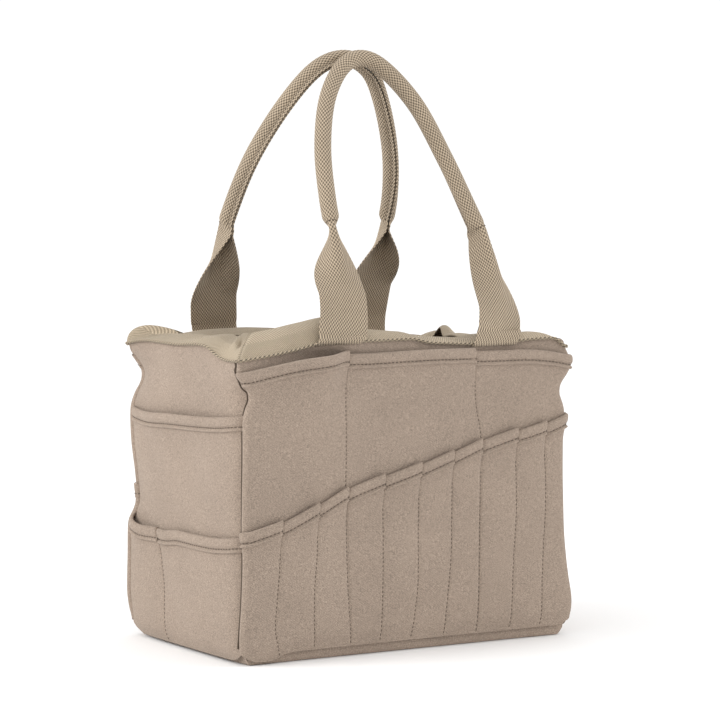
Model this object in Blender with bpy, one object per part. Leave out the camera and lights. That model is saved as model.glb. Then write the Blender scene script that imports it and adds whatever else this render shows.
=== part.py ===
"""Garden tool bag: a stand-up canvas bag with pockets on all four sides and two webbing handles.

Frame: origin at the centre of the base's underside, +Z up, +X along the front to the right,
+Y to the back. Lengths are in metres.
"""
import math

import bpy
import numpy as np

# ---- body ----
HALF_W_BASE = 0.175      # half the width just above the base
HALF_W_RIM = 0.181       # half the width at the rim: the ends flare outward
HALF_D = 0.113           # half the depth, front face to centre
RIM_Z = 0.294            # rim seam at the middle of each side
RIM_DROOP = 0.011        # the rim seam falls this much at the corners
RIM_CORNER = 0.75        # the fall starts at this share of the half side
RIM_PLACES = (-1.0, -0.9, -0.75, -0.35, 0.35, 0.75, 0.9, 1.0)
CANVAS = 0.0012          # canvas thickness
GAP = 0.0003             # clearance between pieces that touch

# ---- base ----
TRAY_H = 0.0095          # the base cloth turns up this far at its edge
TRAY_IN = 0.007          # and its flat underside stops this far inside the walls
BOARD_T = 0.003          # stiffener in the tray
BOARD_INSET = 0.004

# ---- rim band: 38 mm herringbone tape leaning up and inward ----
BAND_RISE = 0.024
BAND_IN = 0.029
BAND_T = 0.0014

# ---- pocket bindings ----
HEM_H = 0.0145           # height of the folded binding
HEM_T = 0.0008
HEM_ROOM = 0.0014        # stand-off that leaves room for the binding's inner leg

# ---- pockets ----
FRONT_PUFF = 0.0050      # how far a pocket stands away from what is behind it
END_PUFF = 0.0054
SHOULDER = 0.005         # a pocket reaches that this far from its side seams
PUFF_Z = 0.075           # and the height where it reaches that
ROW_STEP = 0.034         # height between level mesh rows
ROOM_LOW = 2.2           # the room for the binding opens between these two places,
ROOM_HIGH = 1.2          # counted in binding heights below the pocket's top
UPPER_SEAMS = (-0.069, 0.079)
UPPER_TOP = 0.285
UPPER_FALL = 0.011
SLANT_SEAMS = (-0.140, -0.101, -0.069, -0.030, 0.009, 0.045, 0.079, 0.119, 0.151)
SLANT_LEFT_Z = 0.124
SLANT_RIGHT_Z = 0.216
BACK_LOWER_SEAMS = (-0.079, 0.0, 0.069)
BACK_LOWER_Z = 0.150
END_MIDDLE_FRONT_Z = 0.233
END_MIDDLE_REAR_Z = 0.224
END_LOWER_Z = 0.118
END_LOWER_SEAM = 0.039   # towards the rear

# ---- handles: 50 mm webbing, rolled round a cord to make the grip ----
WEB_W = 0.050
WEB_T = 0.0018
GRIP_R = 0.0066          # to the middle of the webbing's thickness
ROLL_DEG = 344.0
CORD_R = 0.0053
PIVOT_OUT = 0.008        # the bending line stands this far in front of the body
PIVOT_Z = 0.292
APEX_Z = 0.5600
APEX_Y = 0.0079          # the two grips rest against each other at the centre
ROLL_START = 0.070       # webbing is flat up to here, measured up from the pivot
ROLL_END = 0.122         # and fully rolled from here on
HANDLE_STEPS = 36
# Shape of each loop as it stands: sideways place and height up the leaning plane.
FRONT_LOOP = ((-0.076, 0.0), (-0.068, 0.050), (-0.062, 0.100), (-0.057, 0.150), (-0.050, 0.200),
              (-0.034, 0.248), (-0.012, 0.281), (0.010, 0.2925), (0.034, 0.282), (0.062, 0.244),
              (0.081, 0.190), (0.097, 0.135), (0.104, 0.085), (0.103, 0.045), (0.098, 0.0))
REAR_LOOP = ((-0.083, 0.0), (-0.093, 0.045), (-0.096, 0.090), (-0.092, 0.140), (-0.080, 0.192),
             (-0.056, 0.245), (-0.028, 0.282), (0.002, 0.2925), (0.030, 0.279), (0.052, 0.246),
             (0.074, 0.195), (0.088, 0.145), (0.092, 0.100), (0.093, 0.050), (0.100, 0.0))

# ---- colours, linear ----
CANVAS_RGB = (0.40, 0.31, 0.25)
WEBBING_RGB = (0.46, 0.37, 0.27)
TAPE_RGB = (0.53, 0.43, 0.31)
CORD_RGB = (0.70, 0.66, 0.58)
BOARD_RGB = (0.16, 0.13, 0.10)


def clear_scene():
    """Remove whatever the scene holds."""
    for item in list(bpy.data.objects):
        bpy.data.objects.remove(item, do_unlink=True)


def smooth(t):
    """Smooth step from 0 to 1."""
    t = min(1.0, max(0.0, t))
    return t * t * (3.0 - 2.0 * t)


def half_width(z):
    """Half the body's width at a height: the ends flare from base to rim."""
    return HALF_W_BASE + (HALF_W_RIM - HALF_W_BASE) * z / RIM_Z


def rim_z(s):
    """Height of the rim seam at a place s (-1 to 1) along a side."""
    return RIM_Z - RIM_DROOP * smooth((abs(s) - RIM_CORNER) / (1.0 - RIM_CORNER))


# Each wall maps (s along the wall, height, distance out of its face) to a point.
def front_wall(s, z, out):
    return (s * half_width(z), -(HALF_D + out), z)


def back_wall(s, z, out):
    return (-s * half_width(z), HALF_D + out, z)


def left_wall(s, z, out):
    return (-(half_width(z) + out), -s * HALF_D, z)


def right_wall(s, z, out):
    return (half_width(z) + out, s * HALF_D, z)


def make_material(name, rgb, roughness):
    """A plain Principled material."""
    material = bpy.data.materials.new(name)
    material.use_nodes = True
    shader = material.node_tree.nodes["Principled BSDF"]
    shader.inputs["Base Color"].default_value = (*rgb, 1.0)
    shader.inputs["Roughness"].default_value = roughness
    shader.inputs["Metallic"].default_value = 0.0
    return material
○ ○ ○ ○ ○
# Problem to solve:
Copy exactly the lines that run from the first line of the data to the line containing "GAP = 0.0003", please, with both ends included and nothing else.

# Worked solution:
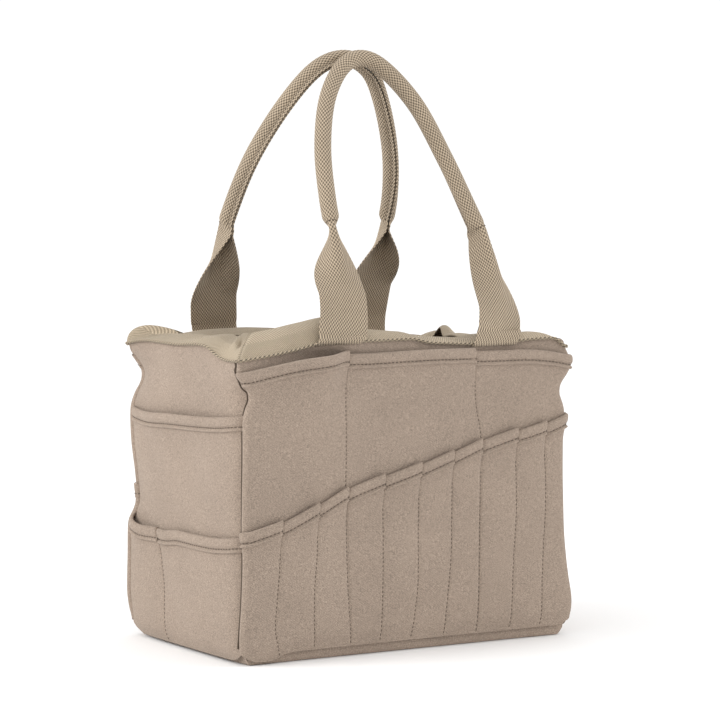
Model this object in Blender with bpy, one object per part. Leave out the camera and lights. That model is saved as model.glb. Then write the Blender scene script that imports it and adds whatever else this render shows.
=== part.py ===
"""Garden tool bag: a stand-up canvas bag with pockets on all four sides and two webbing handles.

Frame: origin at the centre of the base's underside, +Z up, +X along the front to the right,
+Y to the back. Lengths are in metres.
"""
import math

import bpy
import numpy as np

# ---- body ----
HALF_W_BASE = 0.175      # half the width just above the base
HALF_W_RIM = 0.181       # half the width at the rim: the ends flare outward
HALF_D = 0.113           # half the depth, front face to centre
RIM_Z = 0.294            # rim seam at the middle of each side
RIM_DROOP = 0.011        # the rim seam falls this much at the corners
RIM_CORNER = 0.75        # the fall starts at this share of the half side
RIM_PLACES = (-1.0, -0.9, -0.75, -0.35, 0.35, 0.75, 0.9, 1.0)
CANVAS = 0.0012          # canvas thickness
GAP = 0.0003             # clearance between pieces that touch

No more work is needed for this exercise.